### The records
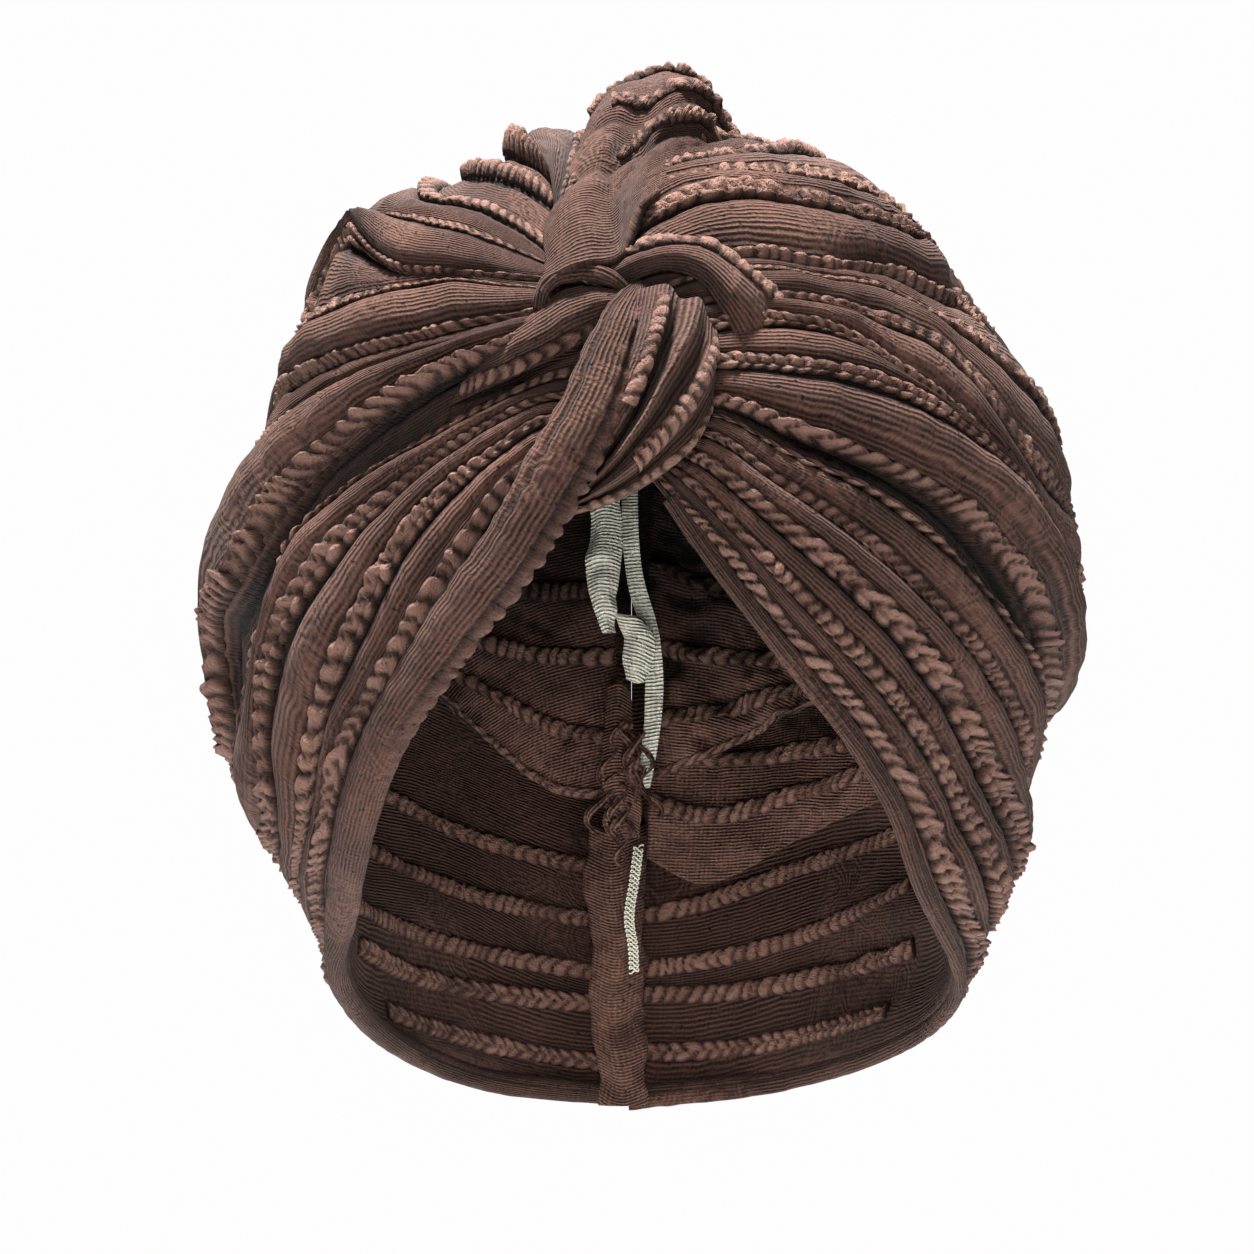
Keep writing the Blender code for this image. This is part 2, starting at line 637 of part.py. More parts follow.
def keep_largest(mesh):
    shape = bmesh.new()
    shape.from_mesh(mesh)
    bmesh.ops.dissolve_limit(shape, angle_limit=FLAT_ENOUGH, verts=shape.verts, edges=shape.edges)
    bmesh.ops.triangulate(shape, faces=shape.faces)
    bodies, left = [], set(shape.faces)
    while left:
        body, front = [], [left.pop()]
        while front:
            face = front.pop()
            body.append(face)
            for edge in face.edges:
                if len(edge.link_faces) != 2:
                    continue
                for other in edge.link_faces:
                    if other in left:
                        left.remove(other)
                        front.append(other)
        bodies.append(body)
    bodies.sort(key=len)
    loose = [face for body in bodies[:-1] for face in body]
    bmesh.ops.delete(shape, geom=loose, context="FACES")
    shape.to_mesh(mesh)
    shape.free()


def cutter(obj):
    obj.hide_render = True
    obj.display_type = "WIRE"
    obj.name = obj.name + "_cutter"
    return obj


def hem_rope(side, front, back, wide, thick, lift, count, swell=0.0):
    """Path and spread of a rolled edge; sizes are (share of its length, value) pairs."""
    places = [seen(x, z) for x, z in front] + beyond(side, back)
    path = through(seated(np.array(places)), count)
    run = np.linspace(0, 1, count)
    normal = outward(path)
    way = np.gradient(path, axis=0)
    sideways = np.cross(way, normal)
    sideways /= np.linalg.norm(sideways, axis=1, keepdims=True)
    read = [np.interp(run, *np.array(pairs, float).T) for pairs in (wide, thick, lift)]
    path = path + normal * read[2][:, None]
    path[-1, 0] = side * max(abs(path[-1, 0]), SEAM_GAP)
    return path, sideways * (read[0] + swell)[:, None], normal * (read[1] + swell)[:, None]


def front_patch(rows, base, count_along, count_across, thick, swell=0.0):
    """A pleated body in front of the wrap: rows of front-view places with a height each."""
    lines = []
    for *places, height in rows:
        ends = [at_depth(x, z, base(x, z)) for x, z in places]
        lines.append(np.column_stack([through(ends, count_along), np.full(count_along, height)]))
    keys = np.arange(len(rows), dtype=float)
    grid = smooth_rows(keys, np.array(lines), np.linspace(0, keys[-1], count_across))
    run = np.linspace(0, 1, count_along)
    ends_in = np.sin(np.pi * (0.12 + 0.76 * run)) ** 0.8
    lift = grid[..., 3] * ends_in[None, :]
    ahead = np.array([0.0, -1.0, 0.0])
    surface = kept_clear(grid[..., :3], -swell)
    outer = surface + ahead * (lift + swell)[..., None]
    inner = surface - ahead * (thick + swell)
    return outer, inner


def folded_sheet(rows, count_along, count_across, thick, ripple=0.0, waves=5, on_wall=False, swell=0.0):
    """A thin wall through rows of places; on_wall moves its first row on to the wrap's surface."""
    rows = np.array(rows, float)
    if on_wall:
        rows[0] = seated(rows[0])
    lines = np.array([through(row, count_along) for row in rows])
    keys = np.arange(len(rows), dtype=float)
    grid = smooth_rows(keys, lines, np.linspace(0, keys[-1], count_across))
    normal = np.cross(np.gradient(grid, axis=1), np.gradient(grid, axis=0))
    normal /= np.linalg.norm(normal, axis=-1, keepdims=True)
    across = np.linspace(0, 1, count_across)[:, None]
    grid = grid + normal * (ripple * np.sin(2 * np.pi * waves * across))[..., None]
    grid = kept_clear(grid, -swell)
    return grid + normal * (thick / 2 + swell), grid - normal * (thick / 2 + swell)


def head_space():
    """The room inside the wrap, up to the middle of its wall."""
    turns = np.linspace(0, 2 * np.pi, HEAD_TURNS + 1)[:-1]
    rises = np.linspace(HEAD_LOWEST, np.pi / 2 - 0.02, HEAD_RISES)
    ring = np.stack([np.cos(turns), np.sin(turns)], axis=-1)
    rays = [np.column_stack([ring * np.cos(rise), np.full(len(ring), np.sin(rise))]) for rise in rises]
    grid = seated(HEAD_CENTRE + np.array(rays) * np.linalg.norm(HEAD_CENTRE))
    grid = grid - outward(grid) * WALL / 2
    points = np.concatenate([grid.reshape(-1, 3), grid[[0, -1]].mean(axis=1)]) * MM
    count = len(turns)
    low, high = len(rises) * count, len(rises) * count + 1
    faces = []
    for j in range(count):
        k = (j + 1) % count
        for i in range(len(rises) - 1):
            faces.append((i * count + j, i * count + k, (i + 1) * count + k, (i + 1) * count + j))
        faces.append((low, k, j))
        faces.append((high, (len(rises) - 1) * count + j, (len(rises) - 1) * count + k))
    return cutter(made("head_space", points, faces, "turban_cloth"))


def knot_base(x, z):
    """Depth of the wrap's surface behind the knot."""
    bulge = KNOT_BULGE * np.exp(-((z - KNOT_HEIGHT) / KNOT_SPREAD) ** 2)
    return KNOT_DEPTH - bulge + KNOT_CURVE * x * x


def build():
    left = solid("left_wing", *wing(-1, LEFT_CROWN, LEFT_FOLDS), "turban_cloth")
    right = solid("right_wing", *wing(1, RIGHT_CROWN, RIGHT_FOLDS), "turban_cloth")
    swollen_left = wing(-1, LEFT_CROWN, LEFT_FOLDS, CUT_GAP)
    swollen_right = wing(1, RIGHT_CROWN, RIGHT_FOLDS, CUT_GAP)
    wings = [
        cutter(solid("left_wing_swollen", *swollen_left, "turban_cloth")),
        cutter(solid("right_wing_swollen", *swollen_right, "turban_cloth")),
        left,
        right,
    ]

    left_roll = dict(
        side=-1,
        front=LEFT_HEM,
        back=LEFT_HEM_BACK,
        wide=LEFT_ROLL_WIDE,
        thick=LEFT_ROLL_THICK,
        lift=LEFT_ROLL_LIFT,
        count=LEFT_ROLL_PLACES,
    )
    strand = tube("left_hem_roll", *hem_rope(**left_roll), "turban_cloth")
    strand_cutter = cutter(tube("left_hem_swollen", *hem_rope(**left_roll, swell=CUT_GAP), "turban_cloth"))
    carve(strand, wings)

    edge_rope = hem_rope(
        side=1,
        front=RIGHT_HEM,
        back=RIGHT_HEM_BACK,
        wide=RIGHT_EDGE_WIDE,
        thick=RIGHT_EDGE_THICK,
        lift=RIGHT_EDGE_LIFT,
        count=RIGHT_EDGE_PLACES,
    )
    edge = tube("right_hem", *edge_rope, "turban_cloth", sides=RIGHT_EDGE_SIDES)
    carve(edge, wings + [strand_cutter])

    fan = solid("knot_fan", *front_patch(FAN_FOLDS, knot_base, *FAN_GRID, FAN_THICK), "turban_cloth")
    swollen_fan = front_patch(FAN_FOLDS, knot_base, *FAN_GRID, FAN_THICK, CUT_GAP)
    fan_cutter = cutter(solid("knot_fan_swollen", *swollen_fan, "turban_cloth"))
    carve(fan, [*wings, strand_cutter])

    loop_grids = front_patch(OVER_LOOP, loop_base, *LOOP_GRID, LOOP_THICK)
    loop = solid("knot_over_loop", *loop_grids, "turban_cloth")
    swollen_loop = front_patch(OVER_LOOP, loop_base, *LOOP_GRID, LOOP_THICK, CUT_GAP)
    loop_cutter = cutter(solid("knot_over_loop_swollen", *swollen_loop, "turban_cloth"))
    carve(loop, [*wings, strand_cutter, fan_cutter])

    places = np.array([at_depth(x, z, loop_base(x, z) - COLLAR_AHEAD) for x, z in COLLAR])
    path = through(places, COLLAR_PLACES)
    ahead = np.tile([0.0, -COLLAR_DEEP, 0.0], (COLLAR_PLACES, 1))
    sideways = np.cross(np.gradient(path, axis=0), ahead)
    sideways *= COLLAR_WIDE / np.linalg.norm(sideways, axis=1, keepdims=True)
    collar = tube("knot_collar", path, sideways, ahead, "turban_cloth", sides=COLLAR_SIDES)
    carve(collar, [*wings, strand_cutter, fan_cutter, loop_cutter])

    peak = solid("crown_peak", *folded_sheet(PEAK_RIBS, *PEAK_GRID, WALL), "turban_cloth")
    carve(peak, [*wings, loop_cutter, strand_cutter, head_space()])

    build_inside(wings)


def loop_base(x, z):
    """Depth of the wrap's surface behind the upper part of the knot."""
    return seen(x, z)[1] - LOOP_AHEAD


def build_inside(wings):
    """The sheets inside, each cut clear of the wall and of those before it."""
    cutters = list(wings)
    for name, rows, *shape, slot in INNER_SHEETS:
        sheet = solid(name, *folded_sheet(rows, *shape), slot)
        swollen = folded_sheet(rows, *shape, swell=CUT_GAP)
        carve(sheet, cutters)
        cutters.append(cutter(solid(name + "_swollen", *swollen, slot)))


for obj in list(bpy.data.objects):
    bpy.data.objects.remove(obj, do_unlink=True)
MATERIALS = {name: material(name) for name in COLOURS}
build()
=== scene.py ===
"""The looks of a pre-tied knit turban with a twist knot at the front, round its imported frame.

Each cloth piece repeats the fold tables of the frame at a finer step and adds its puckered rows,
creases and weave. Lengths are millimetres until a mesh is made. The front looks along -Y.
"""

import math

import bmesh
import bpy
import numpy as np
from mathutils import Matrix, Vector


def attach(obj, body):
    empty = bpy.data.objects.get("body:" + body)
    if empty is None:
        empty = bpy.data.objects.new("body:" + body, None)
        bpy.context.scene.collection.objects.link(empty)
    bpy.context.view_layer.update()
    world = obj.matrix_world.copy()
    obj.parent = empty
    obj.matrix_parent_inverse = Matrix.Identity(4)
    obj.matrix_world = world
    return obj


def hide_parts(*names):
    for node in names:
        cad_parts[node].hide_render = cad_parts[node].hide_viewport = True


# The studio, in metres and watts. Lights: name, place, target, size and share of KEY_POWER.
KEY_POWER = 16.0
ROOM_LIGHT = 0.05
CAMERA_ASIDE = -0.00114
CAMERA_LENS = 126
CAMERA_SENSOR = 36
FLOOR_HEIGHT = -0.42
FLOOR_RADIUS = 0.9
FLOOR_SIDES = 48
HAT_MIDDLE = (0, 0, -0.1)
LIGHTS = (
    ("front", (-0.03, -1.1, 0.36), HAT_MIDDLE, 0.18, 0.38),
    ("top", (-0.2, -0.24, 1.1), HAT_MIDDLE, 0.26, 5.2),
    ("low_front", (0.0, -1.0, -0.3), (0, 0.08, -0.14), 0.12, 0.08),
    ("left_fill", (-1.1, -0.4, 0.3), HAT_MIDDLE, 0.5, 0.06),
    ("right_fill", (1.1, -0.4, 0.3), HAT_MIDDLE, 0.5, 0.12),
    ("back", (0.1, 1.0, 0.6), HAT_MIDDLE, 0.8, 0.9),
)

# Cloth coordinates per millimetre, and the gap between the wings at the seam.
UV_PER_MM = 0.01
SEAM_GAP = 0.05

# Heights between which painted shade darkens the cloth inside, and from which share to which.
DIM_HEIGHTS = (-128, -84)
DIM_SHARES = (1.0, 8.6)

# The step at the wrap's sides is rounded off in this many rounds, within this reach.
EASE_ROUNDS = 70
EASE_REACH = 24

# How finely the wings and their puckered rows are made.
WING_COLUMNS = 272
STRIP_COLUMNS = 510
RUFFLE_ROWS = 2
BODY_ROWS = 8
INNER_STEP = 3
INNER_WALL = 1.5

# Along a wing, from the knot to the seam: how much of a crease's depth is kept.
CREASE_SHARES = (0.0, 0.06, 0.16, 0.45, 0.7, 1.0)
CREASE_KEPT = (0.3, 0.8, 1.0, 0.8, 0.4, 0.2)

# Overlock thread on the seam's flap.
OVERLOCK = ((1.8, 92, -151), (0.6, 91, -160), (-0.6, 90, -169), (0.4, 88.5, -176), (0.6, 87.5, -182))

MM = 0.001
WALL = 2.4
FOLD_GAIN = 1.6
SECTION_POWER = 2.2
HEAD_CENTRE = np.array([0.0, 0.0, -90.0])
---
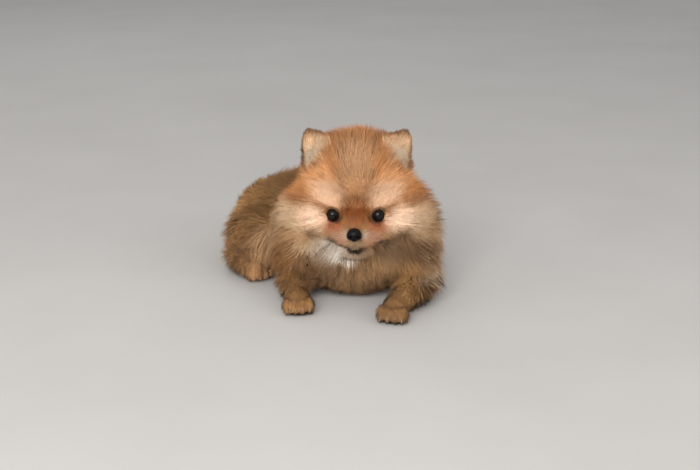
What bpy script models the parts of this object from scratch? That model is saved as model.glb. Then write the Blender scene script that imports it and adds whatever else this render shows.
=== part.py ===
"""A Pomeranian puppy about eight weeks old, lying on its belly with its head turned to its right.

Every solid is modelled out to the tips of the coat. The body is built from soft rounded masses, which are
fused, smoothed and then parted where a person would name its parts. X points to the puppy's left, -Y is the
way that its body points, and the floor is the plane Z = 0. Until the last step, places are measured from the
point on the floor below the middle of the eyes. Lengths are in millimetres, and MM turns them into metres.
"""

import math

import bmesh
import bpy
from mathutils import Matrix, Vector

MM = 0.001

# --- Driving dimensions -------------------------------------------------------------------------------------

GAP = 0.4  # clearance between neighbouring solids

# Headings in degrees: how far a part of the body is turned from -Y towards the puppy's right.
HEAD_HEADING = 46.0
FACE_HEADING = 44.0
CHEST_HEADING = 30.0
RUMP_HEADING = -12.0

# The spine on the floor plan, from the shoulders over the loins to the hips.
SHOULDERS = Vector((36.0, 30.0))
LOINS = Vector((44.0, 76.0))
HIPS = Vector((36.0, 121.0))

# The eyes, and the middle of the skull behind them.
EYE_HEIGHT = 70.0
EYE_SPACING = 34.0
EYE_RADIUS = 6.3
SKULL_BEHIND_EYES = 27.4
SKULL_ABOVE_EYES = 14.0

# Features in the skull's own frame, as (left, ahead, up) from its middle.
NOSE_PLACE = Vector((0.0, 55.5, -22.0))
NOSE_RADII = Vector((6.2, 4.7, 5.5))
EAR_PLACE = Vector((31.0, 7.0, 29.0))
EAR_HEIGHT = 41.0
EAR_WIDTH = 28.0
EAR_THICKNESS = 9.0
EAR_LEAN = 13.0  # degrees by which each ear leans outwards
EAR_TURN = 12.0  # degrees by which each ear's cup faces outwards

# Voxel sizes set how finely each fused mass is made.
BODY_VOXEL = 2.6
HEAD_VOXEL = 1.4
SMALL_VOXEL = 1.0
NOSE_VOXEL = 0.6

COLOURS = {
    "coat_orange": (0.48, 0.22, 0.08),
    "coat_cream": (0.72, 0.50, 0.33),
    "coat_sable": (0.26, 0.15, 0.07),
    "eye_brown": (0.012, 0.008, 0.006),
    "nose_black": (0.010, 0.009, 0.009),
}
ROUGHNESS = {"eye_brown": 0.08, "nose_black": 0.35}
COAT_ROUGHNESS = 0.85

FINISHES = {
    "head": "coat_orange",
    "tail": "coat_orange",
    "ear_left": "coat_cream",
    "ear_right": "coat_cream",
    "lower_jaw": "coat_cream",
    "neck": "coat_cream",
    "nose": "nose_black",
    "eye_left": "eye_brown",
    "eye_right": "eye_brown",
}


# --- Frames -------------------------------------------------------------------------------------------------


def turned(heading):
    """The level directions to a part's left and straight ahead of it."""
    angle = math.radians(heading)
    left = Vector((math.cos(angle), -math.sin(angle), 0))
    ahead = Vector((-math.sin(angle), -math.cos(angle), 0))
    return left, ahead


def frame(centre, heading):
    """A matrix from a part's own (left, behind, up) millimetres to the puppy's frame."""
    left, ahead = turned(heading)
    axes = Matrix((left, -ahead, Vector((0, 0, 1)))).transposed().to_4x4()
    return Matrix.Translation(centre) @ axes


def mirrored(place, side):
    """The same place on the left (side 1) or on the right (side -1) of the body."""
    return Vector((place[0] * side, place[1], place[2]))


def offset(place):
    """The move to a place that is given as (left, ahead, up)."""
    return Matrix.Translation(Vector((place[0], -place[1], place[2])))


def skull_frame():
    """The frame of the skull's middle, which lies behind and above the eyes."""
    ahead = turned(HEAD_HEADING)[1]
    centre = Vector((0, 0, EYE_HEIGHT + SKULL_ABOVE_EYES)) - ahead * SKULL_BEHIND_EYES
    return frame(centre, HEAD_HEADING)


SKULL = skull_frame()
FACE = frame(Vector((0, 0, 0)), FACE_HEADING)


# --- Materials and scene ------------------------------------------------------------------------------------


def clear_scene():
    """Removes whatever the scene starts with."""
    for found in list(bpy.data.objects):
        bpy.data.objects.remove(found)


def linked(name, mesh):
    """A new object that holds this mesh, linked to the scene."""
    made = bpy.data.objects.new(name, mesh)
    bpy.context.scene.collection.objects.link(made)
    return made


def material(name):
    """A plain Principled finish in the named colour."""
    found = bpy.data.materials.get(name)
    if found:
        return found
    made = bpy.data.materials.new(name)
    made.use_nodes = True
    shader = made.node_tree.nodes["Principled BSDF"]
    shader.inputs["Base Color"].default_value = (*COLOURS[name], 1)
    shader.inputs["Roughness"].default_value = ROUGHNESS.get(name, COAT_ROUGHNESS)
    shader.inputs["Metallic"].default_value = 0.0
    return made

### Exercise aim
Copy out exactly the lines running from the one with "for name, rows, *shape, slot" to the one with "cad_parts[node].hide_render = cad_parts[node].hide_viewport", including both ends, and nothing more.

### Answer for this exercise
    for name, rows, *shape, slot in INNER_SHEETS:
        sheet = solid(name, *folded_sheet(rows, *shape), slot)
        swollen = folded_sheet(rows, *shape, swell=CUT_GAP)
        carve(sheet, cutters)
        cutters.append(cutter(solid(name + "_swollen", *swollen, slot)))


for obj in list(bpy.data.objects):
    bpy.data.objects.remove(obj, do_unlink=True)
MATERIALS = {name: material(name) for name in COLOURS}
build()
=== scene.py ===
"""The looks of a pre-tied knit turban with a twist knot at the front, round its imported frame.

Each cloth piece repeats the fold tables of the frame at a finer step and adds its puckered rows,
creases and weave. Lengths are millimetres until a mesh is made. The front looks along -Y.
"""

import math

import bmesh
import bpy
import numpy as np
from mathutils import Matrix, Vector


def attach(obj, body):
    empty = bpy.data.objects.get("body:" + body)
    if empty is None:
        empty = bpy.data.objects.new("body:" + body, None)
        bpy.context.scene.collection.objects.link(empty)
    bpy.context.view_layer.update()
    world = obj.matrix_world.copy()
    obj.parent = empty
    obj.matrix_parent_inverse = Matrix.Identity(4)
    obj.matrix_world = world
    return obj


def hide_parts(*names):
    for node in names:
        cad_parts[node].hide_render = cad_parts[node].hide_viewport = True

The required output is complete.